Della recente sentenza della Cassazione, che ha smontato definitivamente il teorema sulla trattativa fra Stato e mafia, lei cosa pensa?
«Io non discuto mai le sentenze, giuste o sbagliate che siano. Le accetto come le ho accettate quando mi hanno condannato personalmente. Io ho favorito la mafia. Va bene: la sentenza che mi ha dichiarato colpevole è giusta. Ma anche se adesso la Cassazione assolve tutti con formula piena e perché il fatto non costituisce reato, dai carabinieri a Marcello Dell'Utri, io non discuto. Non ho una prova contraria».

Oltre che giuridicamente, anche dal punto di vista storico si smonta la narrativa secondo la quale Silvio Berlusconi ha avuto denaro dalla mafia e così ha potuto fondare prima il suo impero e poi un partito e prendere il potere.
«Per quello che so io, Berlusconi ha raccolto denaro in Sicilia, ma non dalla mafia come tanti sostengono. Magari ha avuto finanziamenti da gente benestante di Palermo».

I Graviano per esempio dicono che il loro nonno, insieme ad altri, ha affidato miliardi a Berlusconi.
«Lo hanno detto in tribunale al processo noto come quello della ‘ndrangheta stragista e successivamente in un interrogatorio in carcere anche al giudice Tescaroli, che il nonno ha messo 20 miliardi, insieme ad altri commercianti di Palermo».

La trattativa è stata smentita dalla magistratura. Però rimane il nodo del 41 bis.
«Questo è un nodo sul quale mi sto battendo perché ho provato il carcere.
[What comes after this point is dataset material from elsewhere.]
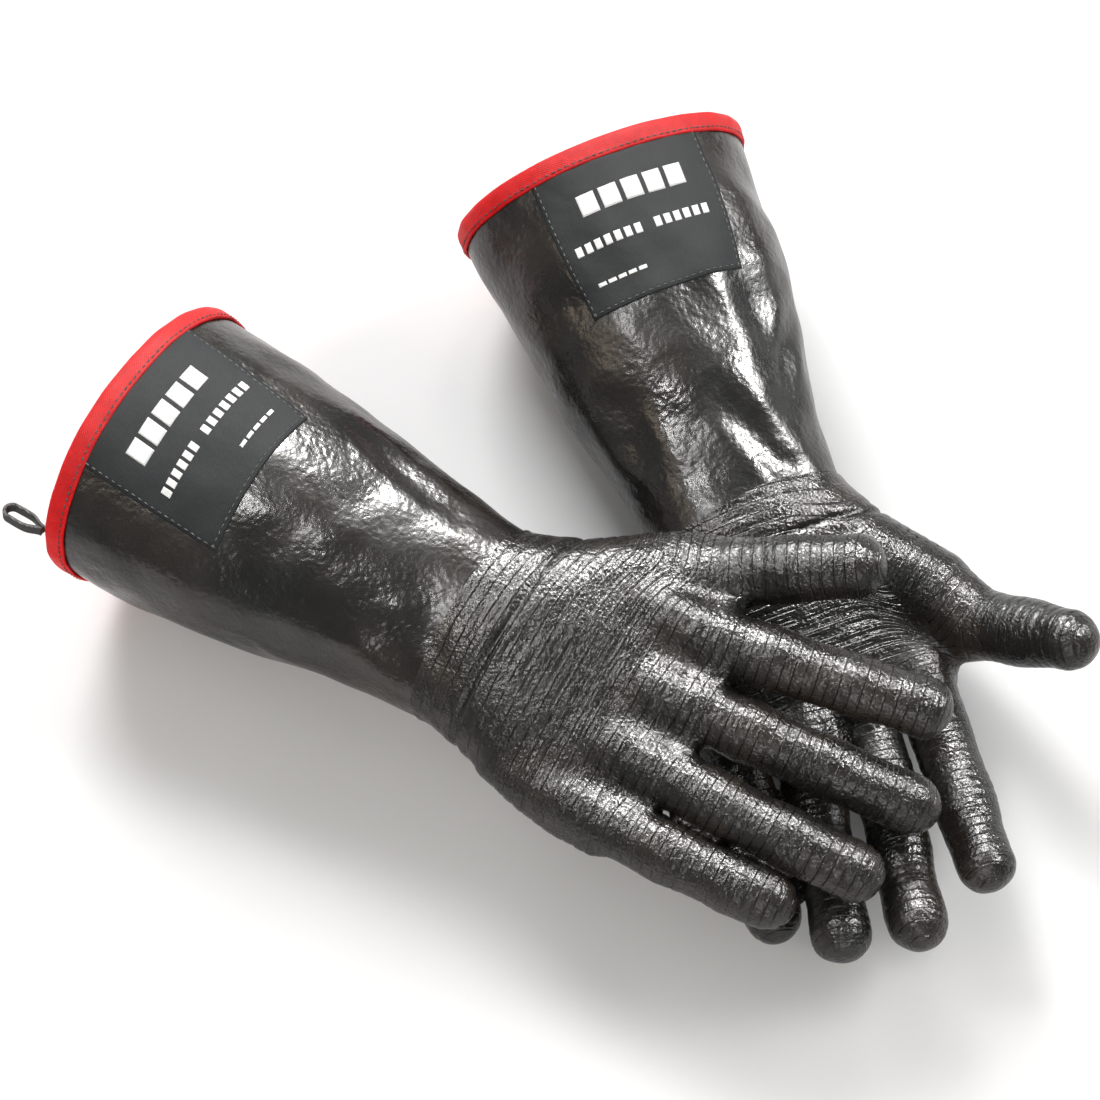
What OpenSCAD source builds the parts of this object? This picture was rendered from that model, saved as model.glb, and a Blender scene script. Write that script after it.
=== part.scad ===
// A pair of long rubber-coated insulating gauntlet gloves, lying one on the other.
// Each glove is built in its own frame: +X towards the fingers from the wrist,
// +Y towards the thumb, +Z out of the back of the hand. The left glove mirrors the right.

/* [Gauntlet] */
// Length of the sleeve, from the cuff's edge to the wrist
sleeve_length = 150; // [110:1:240]
// Width across the cuff
cuff_width = 120; // [100:1:140]
// Height of the cuff from back to palm side
cuff_height = 100; // [80:1:120]
// Width across the wrist
wrist_width = 83; // [70:1:95]
// Height of the wrist from back to palm side
wrist_height = 60; // [50:1:72]

/* [Layers] */
// Thickness of the rubber coating
coating_wall = 1.6; // [1:0.1:2.4]
// Thickness of the knitted liner
liner_wall = 1.2; // [0.8:0.1:1.8]
// Air between the coating and the liner
layer_gap = 0.3; // [0.1:0.1:0.6]

/* [Hand] */
// Length of the palm, from the wrist to the middle knuckle
palm_length = 86; // [76:1:110]
// Height of the hand at the knuckles
palm_height = 36; // [32:1:44]
// Distance between neighbouring knuckles
knuckle_pitch = 26.5; // [25.5:0.5:30]
// How far the outer knuckles lie behind the middle one
knuckle_fall = 12; // [4:1:20]

/* [Fingers] */
// Length of the index finger, from its knuckle to its tip
index_length = 96; // [70:1:120]
// Length of the middle finger, from its knuckle to its tip
middle_length = 104; // [75:1:130]
// Length of the ring finger, from its knuckle to its tip
ring_length = 97; // [70:1:120]
// Length of the little finger, from its knuckle to its tip
little_length = 80; // [60:1:100]
// Length of the thumb, from its joint to its tip
thumb_length = 62; // [50:1:80]
// Diameter of a finger at its knuckle
finger_root_d = 24; // [20:0.5:25]
// Diameter of a finger near its tip
finger_tip_d = 22; // [17:0.5:24]
// Diameter of the thumb at its joint
thumb_root_d = 27; // [24:0.5:28]
// Diameter of the thumb near its tip
thumb_tip_d = 24; // [20:0.5:27]

/* [Trim] */
// Width of the binding round the cuff's edge
binding_width = 7; // [4:0.5:12]
// Thickness of the binding
binding_wall = 1.2; // [0.6:0.1:2]
// Length of the label along the sleeve
label_length = 58; // [30:1:70]
// Width of the label round the sleeve
label_width = 68; // [40:1:80]
// Thickness of the label
label_wall = 0.8; // [0.5:0.1:1.5]
// Width of the hanging loop's strap
loop_strap = 4; // [3:0.5:8]
// How far the hanging loop reaches past the cuff
loop_reach = 20; // [12:1:40]

/* [Hidden] */
FINGERS = ["index", "middle", "ring", "little", "thumb"];

// How each glove lies: whether it is mirrored, its wrist's place, its roll, pitch and yaw,
// the angles round the cuff of its label and its loop, how its cuff is turned and moved
// across and up from the hand's own axis, and its fingers' [splay, drop, sway, curl] in degrees: the first
// two aim a finger at its root, the last two are how far it turns on to its tip
right = [false, [-30, -46.6, 52.5], [17, -7, -33.5], [90, 165], [-17, 0, 18.6],
    [[10, 9, 3, 10], [5, 9, 3, 18], [0, 3, 4, 16], [2, 1, 4, 14], [30, -6, 0, 8]]];
left = [true, [76, 8.4, 33.8], [180, 8, -68], [-90, 90], [0, 0, 2.3],
    [[-6, 5, -4, 18], [-9, 3, -6, 24], [-11, 1, -6, 26], [-8, -1, -4, 12], [42, 38, 0, 10]]];

clearance = 0.3;
round_n = 28;
finger_n = 14;
liner_n = 10;
liner_inset = coating_wall + layer_gap;
liner_bore = liner_inset + liner_wall;
knuckle_out = 5;
palm_slack = 1.2;
palm_half = 1.5 * knuckle_pitch + finger_root_d / 2 + coating_wall + palm_slack;
flare_power = 0.75;
thumb_bulge = 5;
thumb_seat = [palm_length - 72, palm_half - 32.55, -4];
thumb_bend_at = [palm_length - 30, palm_half + 0.45, -9];
thumb_joint = [palm_length - 11, palm_half + 10.45, -10];
mouth_square = 3;
thumb_turn = 30;
thumb_drop = 10;
thumb_slack = 1;
seat_swell = 3;
bend_swell = 1.5;
root_rings = [-45, -22];
tip_rings = [30, 58, 80];
overcut = 0.01;
label_lift = 0.5;
print_lift = 0.05;
print_wall = 0.3;
thread_d = 0.6;
stitch_inset = 2;
strap_wall = 1.4;
loop_stand = 1.2;
loop_pinch = 0.75;
tab_depth = 9;

function wrist_place(g) = g[1];
function wrist_turn(g) = g[2];
function label_angle(g) = g[3][0];
function loop_angle(g) = g[3][1];
function cuff_twist(g) = g[4][0];
function cuff_shift(g) = [0, g[4][1], g[4][2]];
function finger_pose(g, f) = g[5][f];

function lerp(a, b, t) = a + (b - a) * t;
function ease(t) = (1 - cos(180 * t)) / 2;
function sgn_pow(v, p) = sign(v) * pow(abs(v), p);

// ---- closed skins from rings of points ----

function ring_quads(count, n, closed) = [
    for (k = [0 : count - (closed ? 1 : 2)]) for (i = [0 : n - 1])
        let (a = k * n, b = ((k + 1) % count) * n, j = (i + 1) % n)
        each [[a + i, b + i, b + j], [a + i, b + j, a + j]]
];

// A chain of rings, closed by a flat cap at each end
module capped_skin(rings) {
    n = len(rings[0]);
    last = (len(rings) - 1) * n;
    polyhedron([for (r = rings) each r], concat(
        ring_quads(len(rings), n, false),
        [[for (i = [0 : n - 1]) i], [for (i = [n - 1 : -1 : 0]) last + i]]
    ));
}

// A chain of rings whose last ring joins its first
module looped_skin(rings) {
    polyhedron([for (r = rings) each r], ring_quads(len(rings), len(rings[0]), true));
}

// ---- the sleeve and the hand ----

// A point of the sleeve, a share t of the way from the wrist to the cuff, at angle a
function sleeve_point(g, t, a, out) = let (
        flare = ease(pow(max(t, 0), flare_power)),
        y = (lerp(wrist_width, cuff_width, flare) / 2 + out) * cos(a),
        z = (lerp(wrist_height, cuff_height, flare) / 2 + out) * sin(a),
        turn = cuff_twist(g) * t
    ) [-sleeve_length * t, y * cos(turn) - z * sin(turn), y * sin(turn) + z * cos(turn)]
        + t * cuff_shift(g);

function sleeve_ring(g, t, out, n) = [for (i = [0 : n - 1]) sleeve_point(g, t, 360 * i / n, out)];

function knuckle_line(y) = palm_length - knuckle_fall * pow(y / (2 * knuckle_pitch), 2);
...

Non nelle condizioni delle 860 persone in regime di 41 bis, che è una cosa a mio giudizio vergognosa. Non intendo giustificarli, perché magari loro hanno fatto cose ancora più vergognose. Ma in Europa ci stanno sanzionando anche sull’ergastolo ostativo e noi stiamo pagando da 8 anni a questa parte fior fior di quattrini di multe all’Unione Europea. Ma tanto mica pagano i magistrati, paghiamo noi italiani e questo è assurdo: perché dopo trent’anni non si leva questo 41 bis?».

Ma l'emergenza che lo giustificava non c’è più?
«Doveva durare due anni, ma questa è un’emergenza che continua, sa perché? La vera trattativa non l’hanno fatta i mafiosi coi carabinieri. La vera trattativa la fanno i magistrati quando vanno a interrogare i pentiti. Non quella che vogliono attribuire a Berlusconi o a Dell’Utri. Le trattative le fanno i magistrati, per farsi dire quello che vogliono loro, anche cose inverosimili. Però se le ha dette un pentito vengono prese in considerazione, senza tenere conto di quello che ha fatto, se ha sciolto un bambino nell’acido e poi esce tranquillo e oggi è libero a godersi i suoi soldi. A differenza di quanto si dice, che il pentito deve consegnare tutto, infatti, lei pensa che Brusca o Spatuzza abbiano consegnato quello che avevano? Dopo quello che hanno fatto? E poi hanno preso soldi, non dallo Stato, ma da noi tutti, perché siamo noi che paghiamo quando lo Stato nel 1993 tira fuori 500 milioni di vecchie lire per pagare un Balduccio Di Maggio allo scopo di catturare Riina. E poi è sparito dalla circolazione. Non si è più sentito parlare di Balduccio Di Maggio. Ecco perché la trattativa non finirà mai. Però non ho specificato da che parte. Perché chi ha il coltello dalla parte del manico sono sempre loro. La parola di Baiardo, invece, cosa vale?»

Beh, qualcosa varrà, se lei ha anticipato per primo che Matteo Messina Denaro avrebbe potuto essere l'oggetto di una trattativa perché forse era malato e forse aveva deciso di trattare per costituirsi.

«Ecco lo stesso Giletti ha continuato a dire che il Baiardo è una persona credibilissima perché tutto quello che ho detto ha sempre trovato riscontro. E non lo dice solo il Giletti. Lo dice anche l’attuale capo del Dap, Francesco Messina. Perciò per Giletti ero credibile, ma ora che dico altre cose che non gli fanno comodo, non gli vanno bene. Ed è vero, ha ragione lui, perché davanti ai procuratori, è incensurato e io no».

Ma altre previsioni non ne ha? Da qui a qualche mese, magari?

«Ci saranno novità, però è troppo presto adesso per anticiparle».